Capsule Biography of Prof. El-Sheimy:
Dr. Naser El-Sheimy is Professor at the Department of Geomatics Engineering, at the University of Calgary. He holds a Canada Research Chair (CRC) in Mobile Multi-sensor Systems and the scientific director of Tecterra. His research interests include multi-sensor systems, mobile mapping systems, estimation techniques, real-time kinematic positioning, and digital photogrammetry and their applications in transportation, mapping and Geospatial Information Systems (GIS). Prior to joining the University of Calgary, Dr. El-Sheimy held the position of VP Research and Development with VISAT Technologies Inc., a high-tech company in Montreal. Through this position Dr. El-Sheimy envisioned, implemented and directed the research and development of several commercial-grade systems for processing and georeferencing of close range digital imagery, automated 3D mapping, and GIS applications. He has developed software packages for integrating, synchronizing, calibrating, and georeferencing digital frame images using GPS/INS systems. These packages are being used in land-based Mobile Mapping Systems for numerous GIS and mapping applications and are currently commercialized through the university of Calgary technology office.

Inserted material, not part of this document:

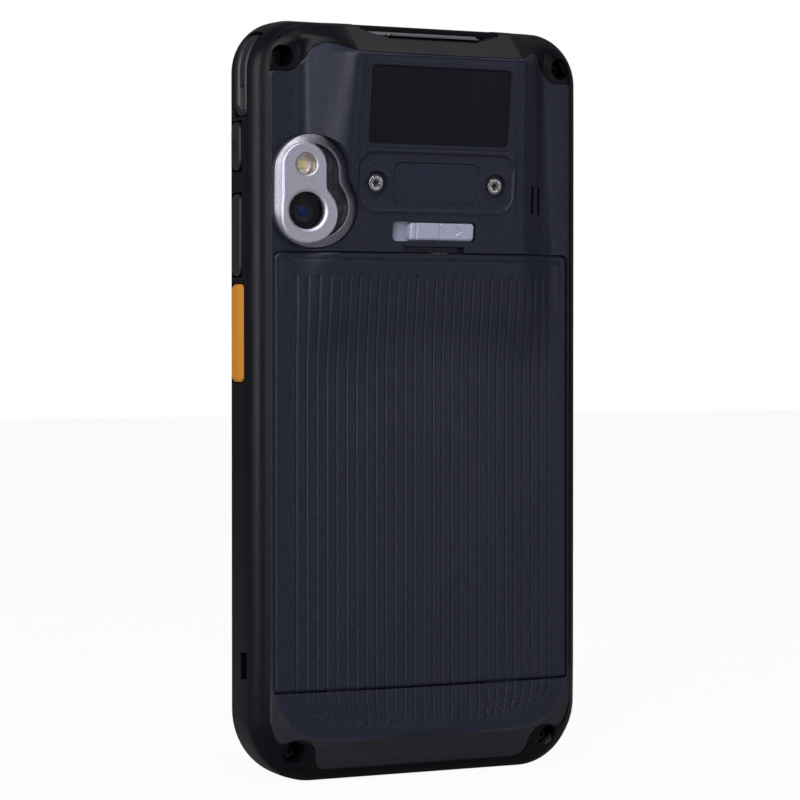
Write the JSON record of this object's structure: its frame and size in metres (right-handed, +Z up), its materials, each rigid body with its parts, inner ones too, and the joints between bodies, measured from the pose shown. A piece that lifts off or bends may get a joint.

Dr. El-Sheimy published a book and over 300 papers in academic journals, conference and workshop proceedings, in which he has received over 12 national and international paper awards. He organized and participated in organizing many national and international conferences. He is the Principal Investigator (PI) and Co-PI of over 50 research projects and has successfully led several highly competitive grants such as the Canadian NSERC Strategic grants, Alberta Research excellence (REE), Canadian Network Centers of Excellence (NCE), The Canadian Foundation for Innovation (CFI) , Intellectual Infrastructure Partnership Program (IIPP), Coordination of University Research for Synergy and Effectiveness (COURSE), etc..

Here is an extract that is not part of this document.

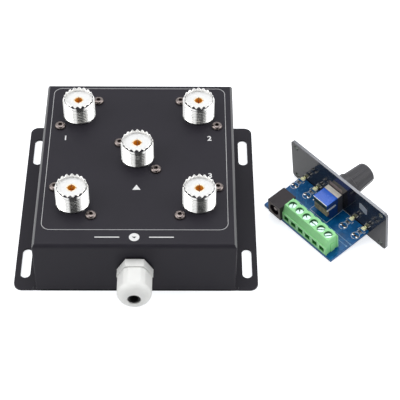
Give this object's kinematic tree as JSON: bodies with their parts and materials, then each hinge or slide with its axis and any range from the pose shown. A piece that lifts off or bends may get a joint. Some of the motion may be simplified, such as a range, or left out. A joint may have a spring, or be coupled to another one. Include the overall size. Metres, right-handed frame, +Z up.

Dr. El-Sheimy is currently a member of the Editorial Board of Journal of Survey Review, member of the Alberta Geomatics Group Board of Directors, Chairman of the Special Study Group on “Mobile Multi-sensor Mapping Systems”, of the International Association of Geodesy, Chairman of the International Society for Photogramtery and Remote Sensing (ISPRS) Working Group I/V on “Integrated Mobile Mapping Systems”, Chairman of the International Federation of Surveyors/Fédération Internationale des Géomètres (FIG) Working Group C5.3 on “Kinematic and Integrated Positioning Systems, member of the Association of Canada Lands Surveyors, Board of Examiners – Western Canadian Board of Examiners for Land Surveyors, Atlantic provinces Board of Examiners for Land Surveyors, Technical Committee Member of the ASPRS Direct Georeferencing Committee, regular reviewer for the Journal of Geodesy, Journal of Photogrammetric Record, the Photogrammetric Engineering and Remote Sensing Journal and other scientific journals.

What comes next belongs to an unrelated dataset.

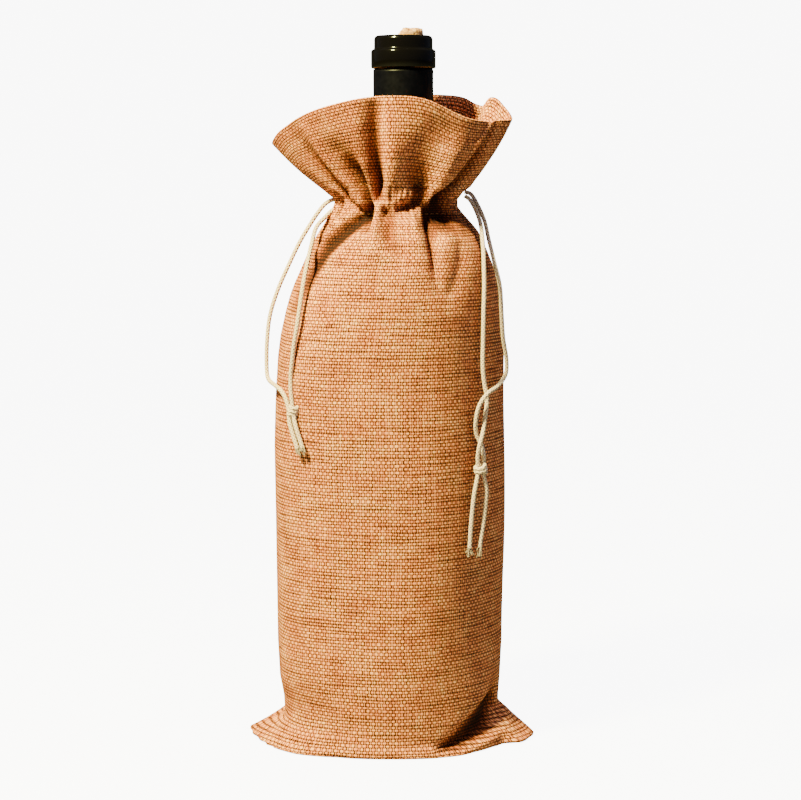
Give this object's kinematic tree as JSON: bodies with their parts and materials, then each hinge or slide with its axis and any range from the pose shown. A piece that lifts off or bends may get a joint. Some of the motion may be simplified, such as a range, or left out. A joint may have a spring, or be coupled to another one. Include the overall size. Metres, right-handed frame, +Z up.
{
  "type": "bottle gift bag",
  "caption": "Drawstring bottle bag of open-weave burlap-look cloth, gathered by braided cords round the neck of the wine bottle standing in it.",
  "frame": {"origin": "on the floor under the middle of the bag", "axes": "+Z up, -Y to the front, +X to the viewer's right"},
  "size_m": [0.135, 0.082, 0.3294],
  "materials": {
    "woven_cloth": "matt plain weave",
    "braided_cord": "matt braid",
    "sewing_thread": "matt thread",
    "dark_glass": "gloss",
    "black_capsule": "matt shrink sleeve",
    "wine": "liquid",
    "cork": "raw cork"
  },
  "bodies": {
    "bag": {"front_panel": "woven_cloth", "back_panel": "woven_cloth", "front_shoulder": "woven_cloth", "back_shoulder": "woven_cloth", "front_casing": "woven_cloth", "back_casing": "woven_cloth", "front_ruffle": "woven_cloth", "back_ruffle": "woven_cloth", "left_seam_allowance": "woven_cloth", "right_seam_allowance": "woven_cloth", "bottom_seam_allowance": "woven_cloth", "left_side_stitching": "sewing_thread", "right_side_stitching": "sewing_thread", "bottom_stitching": "sewing_thread", "lower_casing_stitching": "sewing_thread", "upper_casing_stitching": "sewing_thread", "left_cord_run": "braided_cord", "right_cord_run": "braided_cord"},
    "left_cord": {"left_front_strand": "braided_cord", "left_rear_strand": "braided_cord"},
    "left_cord_end": {"left_knot": "braided_cord", "left_front_tail": "braided_cord", "left_rear_tail": "braided_cord"},
    "right_cord": {"right_front_strand": "braided_cord", "right_rear_strand": "braided_cord"},
    "right_cord_end": {"right_knot": "braided_cord", "right_front_tail": "braided_cord", "right_rear_tail": "braided_cord"},
    "bottle": {"bottle_glass": "dark_glass", "foil_capsule": "black_capsule", "wine": "wine"},
    "cork": {"cork": "cork"}
  },
  "joints": [
    {"name": "bottle_lift", "type": "slide", "parent": "bag", "child": "bottle", "axis": [0, 0, 1], "range_m": [0, 0.33], "deforming": ["front_shoulder", "back_shoulder", "front_casing", "back_casing", "front_ruffle", "back_ruffle", "left_seam_allowance", "right_seam_allowance", "left_side_stitching", "right_side_stitching", "lower_casing_stitching", "upper_casing_stitching", "left_cord_run", "right_cord_run"]},
    {"name": "cork_pull", "type": "slide", "parent": "bottle", "child": "cork", "axis": [0, 0, 1], "range_m": [0, 0.045]},
    {"name": "left_cord_swing", "type": "hinge", "parent": "bag", "child": "left_cord", "pos_m": [-0.025, 0, 0.25], "axis": [0, 1, 0], "range_deg": [0, 90]},
    {"name": "left_cord_pull", "type": "slide", "parent": "left_cord", "child": "left_cord_end", "axis": [0, 0, 1], "range_m": [0, 0.04], "deforming": ["left_front_strand", "left_rear_strand"]},
    {"name": "right_cord_swing", "type": "hinge", "parent": "bag", "child": "right_cord", "pos_m": [0.035, 0, 0.25], "axis": [0, -1, 0], "range_deg": [0, 90]},
    {"name": "right_cord_pull", "type": "slide", "parent": "right_cord", "child": "right_cord_end", "axis": [0, 0, 1], "range_m": [0, 0.04], "deforming": ["right_front_strand", "right_rear_strand"]}
  ]
}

Dr. El-Sheimy has received many significant academic and paper awards including the ISPRS Best Young Author Prize, the IEEE VNIS Best Paper Prize, The ION Best Paper Award, the ION/IEEE best paper award, and the ISPRS Best Young Author Award, and Calgary Herald – Canadian Hunter Exploration Ltd. – Petro Canada Young Innovator Award.

Tecterra is a new national center of excellence located in Alberta, Canada that has partnered with the applied geomatics research community and corporate partners in the advanced technology, agricultural, forestry, environment, oil and gas industries to integrate remote sensing, sensor systems, mapping and IT infrastructure solutions. Tecterra has been created to explore, develop, integrate and facilitate the commercialization of new services and products that can address resource management challenges and emerging geospatial opportunities. Tecterra will conduct leading-edge applied research to drive the deployment of geospatial applications and systems with its partners in Alberta, Canada and world-wide.

Abstract of Prof. El-Sheimy’s Talk:
Slides: The Promise of MEMS to The The Navigation and Mobile Mapping CommunityCommunity
Cost and space constraints are currently driving manufacturers of location based services and Mobile Mapping Systems (MMS) to investigate and develop next generation of low cost and small size navigation systems to meet the fast growing mobile mapping and location services market demands. Advances in Micro-Electro-Mechanical Systems (MEMS) technology have shown promising light towards the development of such systems. MEMS are integrated micro devices or systems combining electrical and mechanical components whose size ranges from micrometers to millimeters. MEMS is an enabling technology and the MEMS industry has a projected 10-20% annual growth rate to reach 200 billion US$ market by 2009. Advances in MEMS technology combined with the miniaturization of electronics, have made it possible to produce chip-based inertial sensor for use in measuring angular velocity and acceleration. These chips are small, lightweight, consumes very little power, and extremely reliable. It has therefore found a wide spectrum of applications in the automotive and other industrial applications. MEMS technology, therefore, can be used to develop next generation navigation and Direct Georeferencing (DG) systems that are inexpensive, small, and consume low power (microwatt). However, due to the lightweight and fabrication process, MEMS sensors have large bias instability and noise, which consequently affect the obtained accuracy from MEMS-based IMUs. For land navigation applications, introducing auxiliary velocity update in the body frame, (e.g. non-holonomic constraint and odometer signal) is an option to solve the problem.

The promise of MEMS technology to the navigation community has been germinating over the last decade, and current advances bring the field to the very cusp of fruition. In this presentation, recent developments in MEMS-based inertial sensors will be reviewed and some emerging applications and future trends will be discussed. The presentation will use an example of a MEMS-based IMU as an optimistic promise to the navigation community.